# Objective:
Reproduce each line exactly, including spacing and punctuation.

************

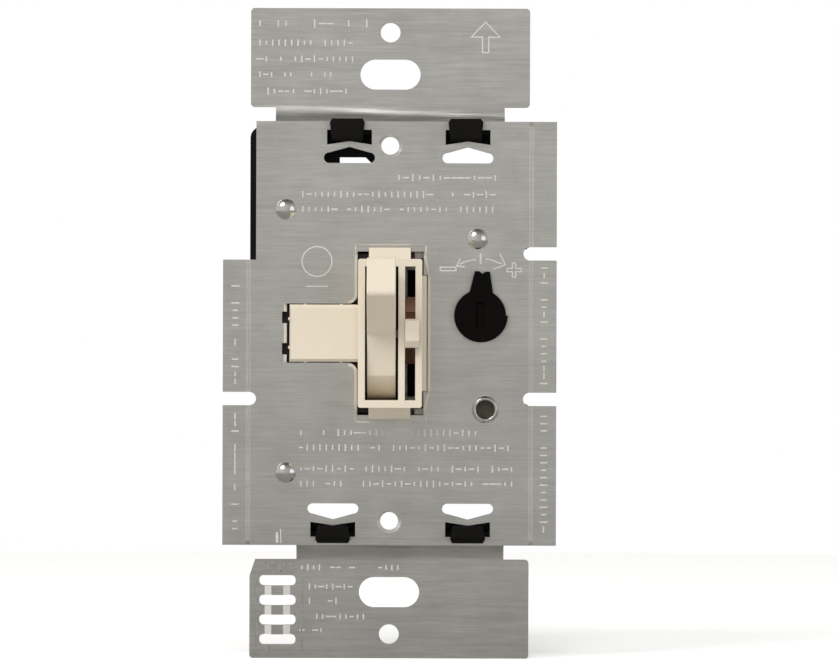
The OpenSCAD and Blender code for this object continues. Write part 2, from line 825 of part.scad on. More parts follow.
// Side view of the toggle standing straight out, pivot at the origin, front to -Y
module toggle_side() {
  root = [-toggle_flat_r * cos(toggle_flat_a), toggle_root_t / 2];
  knee = drum_r * [-cos(toggle_knee_a), sin(toggle_knee_a)];
  tip = toggle_tip_t / 2;
  lower = [[-toggle_reach, tip - tip_r], [-toggle_reach + tip_r, tip], root, knee];
  difference() {
    union() {
      // Drum: flat beside the lever, round further on, and cut off at the back
      intersection() {
        circle(drum_r, $fn = 128);
        polygon([
          [root[0], -root[1]], [root[0], root[1]], knee, [knee[0], drum_r + over],
          [drum_back, drum_r + over], [drum_back, -drum_r - over], [knee[0], -drum_r - over],
          [knee[0], -knee[1]]
        ]);
      }
      // Tapering lever
      polygon([
        lower[0], lower[1], root, [0, root[1]], [0, -root[1]], [root[0], -root[1]],
        [lower[1][0], -tip], [lower[0][0], tip_r - tip]
      ]);
      for (side = [-1, 1])
        translate([-toggle_reach + tip_r, side * (tip - tip_r)]) circle(tip_r);
    }
    circle(pin_r + pin_play);
  }
}

module toggle_lever() {
  color("bisque") translate([0, pivot_y, 0]) rotate([-toggle_lean, 0, 0]) {
    stretch(toggle_sides[0], toggle_sides[1]) toggle_side();
    // Cam that drives the contact shuttle
    difference() {
      union() {
        block(cam_x, [drum_back - seat, cam_reach], [-cam_web_half, cam_web_half]);
        rod_x(cam_reach, 0, cam_r, cam_x[0], cam_x[1]);
      }
      rod_x(0, 0, pin_r + pin_play, cam_x[0] - over, cam_x[1] + over);
    }
  }
}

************

# Task solution:
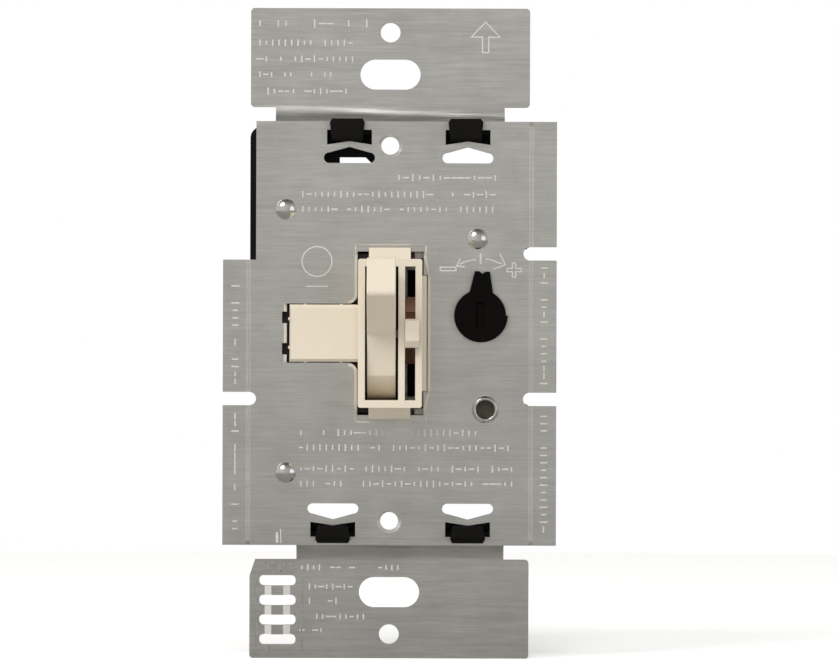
The OpenSCAD and Blender code for this object continues. Write part 2, from line 825 of part.scad on. More parts follow.
// Side view of the toggle standing straight out, pivot at the origin, front to -Y
module toggle_side() {
  root = [-toggle_flat_r * cos(toggle_flat_a), toggle_root_t / 2];
  knee = drum_r * [-cos(toggle_knee_a), sin(toggle_knee_a)];
  tip = toggle_tip_t / 2;
  lower = [[-toggle_reach, tip - tip_r], [-toggle_reach + tip_r, tip], root, knee];
  difference() {
    union() {
      // Drum: flat beside the lever, round further on, and cut off at the back
      intersection() {
        circle(drum_r, $fn = 128);
        polygon([
          [root[0], -root[1]], [root[0], root[1]], knee, [knee[0], drum_r + over],
          [drum_back, drum_r + over], [drum_back, -drum_r - over], [knee[0], -drum_r - over],
          [knee[0], -knee[1]]
        ]);
      }
      // Tapering lever
      polygon([
        lower[0], lower[1], root, [0, root[1]], [0, -root[1]], [root[0], -root[1]],
        [lower[1][0], -tip], [lower[0][0], tip_r - tip]
      ]);
      for (side = [-1, 1])
        translate([-toggle_reach + tip_r, side * (tip - tip_r)]) circle(tip_r);
    }
    circle(pin_r + pin_play);
  }
}

module toggle_lever() {
  color("bisque") translate([0, pivot_y, 0]) rotate([-toggle_lean, 0, 0]) {
    stretch(toggle_sides[0], toggle_sides[1]) toggle_side();
    // Cam that drives the contact shuttle
    difference() {
      union() {
        block(cam_x, [drum_back - seat, cam_reach], [-cam_web_half, cam_web_half]);
        rod_x(cam_reach, 0, cam_r, cam_x[0], cam_x[1]);
      }
      rod_x(0, 0, pin_r + pin_play, cam_x[0] - over, cam_x[1] + over);
    }
  }
}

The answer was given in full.